Une des possibilités pour y arriver est le rajout d’ammoniaque ou de sels ammoniacaux, en particulier dans le tabac dit « reconstitué », une composante importante des cigarettes américaines et qui a fait son apparition dans les cigarettes canadiennes en 1994, dans les marques d’Imperial Tobacco.

Dans les procès-verbaux du Tobacco Strategy Review Team, on discute des avantages et des inconvénients de deux procédés de fabrication du tabac reconstitué; l’un des deux, l’extrusion, ne semble pas compatible avec le traitement à l’ammoniaque. Au Canada, Imperial Tobacco expérimente les deux procédés.

En mai 1990, M. Mercier d’Imperial Tobacco constate qu’on a essayé le traitement à l’ammoniaque avec les mélanges existants d’Imperial Tobacco mais que les résultats n’étaient pas concluants.

Quelques mois plus tard, en septembre 1990, « on note que le traitement à l’ammoniaque est maintenant de plus en plus utilisé.
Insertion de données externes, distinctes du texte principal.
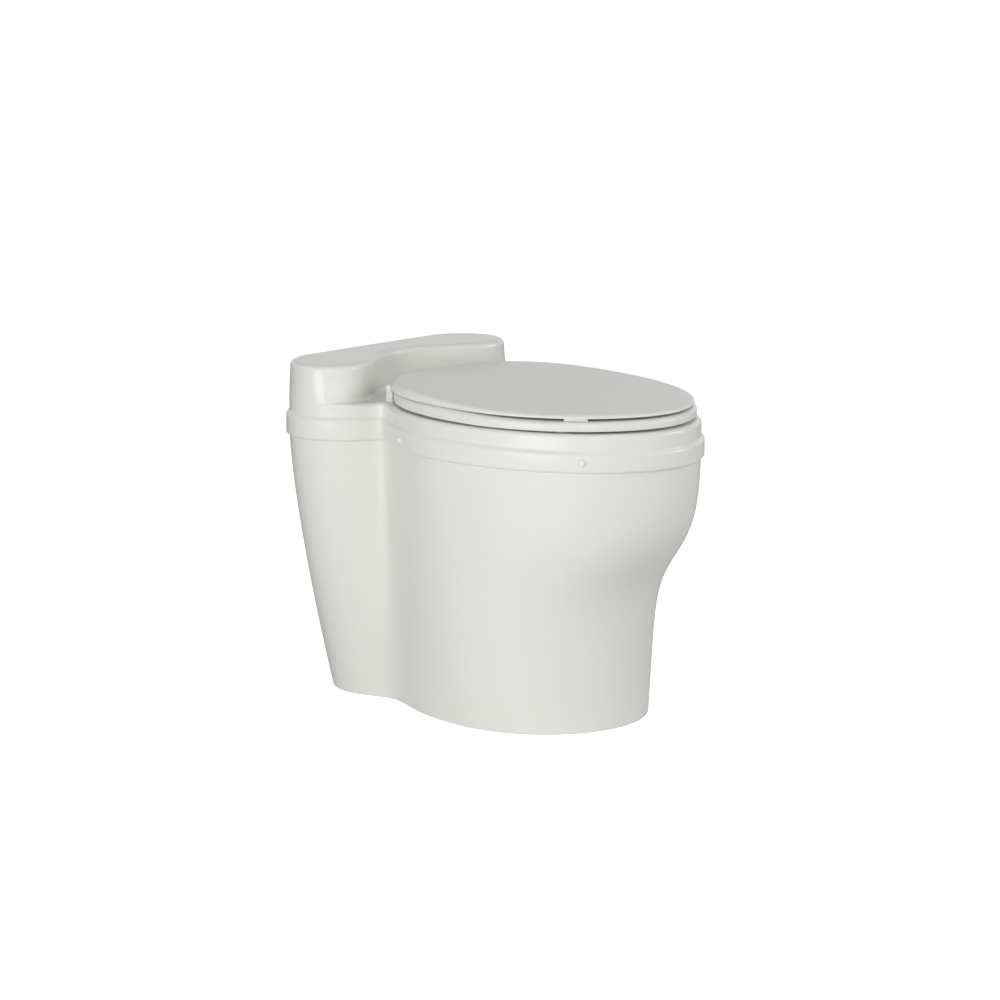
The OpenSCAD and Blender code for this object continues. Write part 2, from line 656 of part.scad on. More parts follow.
base_shell();
top_shroud();
seat_ring();
lid();
lid_bumper(-1);  // lid_bumper_left
lid_bumper(1);  // lid_bumper_right
seat_pad(-1, pad_front);  // seat_pad_front_left
seat_pad(1, pad_front);  // seat_pad_front_right
seat_pad(-1, pad_rear);  // seat_pad_rear_left
seat_pad(1, pad_rear);  // seat_pad_rear_right
hinge_post(-1);  // hinge_post_left
hinge_post(1);  // hinge_post_right
hinge_pin(-1);  // hinge_pin_left
hinge_pin(1);  // hinge_pin_right
hinge_cap(-1);  // hinge_cap_left
hinge_cap(1);  // hinge_cap_right
hinge_bolt(-1);  // hinge_bolt_left
hinge_bolt(1);  // hinge_bolt_right
hinge_washer(-1);  // hinge_washer_left
hinge_washer(1);  // hinge_washer_right
bowl_liner();
chute_sleeve();
band_screw(0);  // band_screw_1
band_screw(1);  // band_screw_2
band_screw(2);  // band_screw_3
band_screw(3);  // band_screw_4
band_screw(4);  // band_screw_5
band_screw(5);  // band_screw_6
screw_cap(0);  // screw_cap_1
screw_cap(1);  // screw_cap_2
screw_cap(2);  // screw_cap_3
screw_cap(3);  // screw_cap_4
screw_cap(4);  // screw_cap_5
screw_cap(5);  // screw_cap_6
clip_nut(0);  // clip_nut_1
clip_nut(1);  // clip_nut_2
clip_nut(2);  // clip_nut_3
clip_nut(3);  // clip_nut_4
clip_nut(4);  // clip_nut_5
clip_nut(5);  // clip_nut_6
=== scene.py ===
import math

import bmesh
import bpy
import mathutils
import numpy as np
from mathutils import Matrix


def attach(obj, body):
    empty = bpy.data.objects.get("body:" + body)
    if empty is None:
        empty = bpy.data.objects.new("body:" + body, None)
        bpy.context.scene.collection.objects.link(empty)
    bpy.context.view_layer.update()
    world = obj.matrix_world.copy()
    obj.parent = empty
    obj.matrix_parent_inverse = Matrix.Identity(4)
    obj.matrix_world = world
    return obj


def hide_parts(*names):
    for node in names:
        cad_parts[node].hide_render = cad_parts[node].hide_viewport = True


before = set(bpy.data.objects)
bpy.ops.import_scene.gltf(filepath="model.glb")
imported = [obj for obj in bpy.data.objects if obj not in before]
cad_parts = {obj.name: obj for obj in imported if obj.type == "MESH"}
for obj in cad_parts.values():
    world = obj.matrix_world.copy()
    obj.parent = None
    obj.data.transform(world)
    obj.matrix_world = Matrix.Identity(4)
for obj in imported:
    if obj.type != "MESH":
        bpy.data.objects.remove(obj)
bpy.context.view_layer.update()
MM = 0.001

# ---------------------------------------------------------------- sizes, in mm and degrees
# Most repeat those of the solids. The band's reach and shoulder, the hood's ends, the rear corners
# of the seat and the lid, the hinges and the bumpers differ, and follow the photograph more closely.

# the pedestal's outline: rays from a core on the X = 0 plane, the front ones closer together
CORE_Y = 177.0
STEPS_FRONT, STEPS_REAR, STEP_BEND = 22, 18, 1.25
FINE = 8                                    # steps here for each of the solids' steps
WAIST_A = -14.0
WAIST_TAPS = ((-5, 0.1), (-2.5, 0.22), (0, 0.36), (2.5, 0.22), (5, 0.1))
WAIST_NEAR, WAIST_FADE = 12.0, 14.0
TAPER_TOP, TAPER_BEND = 387.0, 1.36
BULGE_SHARE, BULGE_H, BULGE_SPREAD = 0.936, 0.378, 0.075
# each of these at the rim and at the foot
EGG_CY, EGG_W, EGG_BACK = (-37.0, -41.0), (371.0, 310.0), (230.0, 234.0)
EGG_TIP = (-306.0, -209.0)
SLOT_Y, SLOT_W, SLOT_R = (305.3, 296.0), (400.0, 256.0), (74.0, 79.0)
WAIST_BLEND = (132.0, 91.0)

# base
BASE_TOP, BASE_WALL, WEB_T, FOOT_ROUND = 416.0, 5.0, 6.0, 2.0
FLOOR_HOLES = [(-126.0, -113.0), (126.0, -113.0), (-70.0, 250.0), (70.0, 250.0)]
FLOOR_HOLE_R, SOCKET_R, SLEEVE_T = 4.5, 129.0, 4.0

# shroud
BAND_Z, BAND_OUT, BAND_LIP, BAND_GAP = 387.0, 4.8, 4.0, 0.6
SHOULDER_Z, SHOULDER_H, SHOULDER_TILT = 417.2, 8.0, 0.0107
DECK_Z, DECK_T, DECK_ROUND = 440.5, 5.0, 7.0
DECK_END, DECK_FADE = STEPS_FRONT + 2.6, 1.6  # steps at which the deck's rounding ends, by the hood
LEAVE = 5                                   # steps past the waist at which the hood leaves the rim
HOOD_Z, HOOD_ROUND, HOOD_LEAN, FILLET = 495.0, 9.0, 2.0, 7.0
CHEEK_X, CHEEK_Y, HOLLOW_D, CHEEK_BLEND = 146.0, 178.5, 58.0, 4.0
CORNER_LOW, CORNER_HIGH, CORNER_RISE = 2.15, 1.9, 34.0
RIM_TURN, RIM_IN = 0.2, 0.314               # how far the hood's ends stay inside the rim
FILLET_SHARE = 0.9                          # of the gap between hood and rim
FLAT = 1.5                                  # a narrow level ring beside each rounded edge

# bowl's mouth and liner
MOUTH_W, MOUTH_L, MOUTH_EDGE, HOLE_CY = 236.0, 306.0, 2.0, -92.0
CHUTE_Y, SPOUT_R, SPOUT_Z, ROUND_Z = -25.0, 112.0, 100.0, 190.0
LINER_T, LINER_FLANGE = 2.5, 12.0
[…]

Pour des raisons de sécurité, l’on suggère à l’avenir d’utiliser un nom de code pour désigner ce traitement ».

Imperial Tobacco nie tout – sauf l’essentiel

Interviewé au sujet de ces procès-verbaux au réseau CTV le 1er avril, Michel Descôteaux, porte-parole d’Imperial Tobacco, a qualifié toute l’affaire de tempête dans un verre d’eau.

Le tabac Y-1 n’a jamais été utilisé au Canada, affirme-t-il. « Nous étions au courant du fait que le produit était en cours de développement, mais nous ne l’avons pas testé, nous ne l’avons pas ajouté [à nos cigarettes], et nous avons décidé d’opter pour le tabac canadien. »

Pour ce qui est du traitement à l’ammoniaque, « nous avons fait des tests à l’interne [in-house testing] très, très limités, mais cela n’est jamais sorti de la compagnie, n’a jamais été utilisé dans nos produits, n’a même jamais été testé auprès des consommateurs ».

Par contre, CTV n’a diffusé aucun énoncé de M. Descôteaux à propos d’une question essentielle : suite à toutes ces discussions, la société Imperial Tobacco a-t-elle, oui ou non, trouvé le moyen d’augmenter la concentration de nicotine dans ses cigarettes, ou de maintenir la dose réelle de nicotine par cigarette tout en diminuant le poids de tabac utilisé?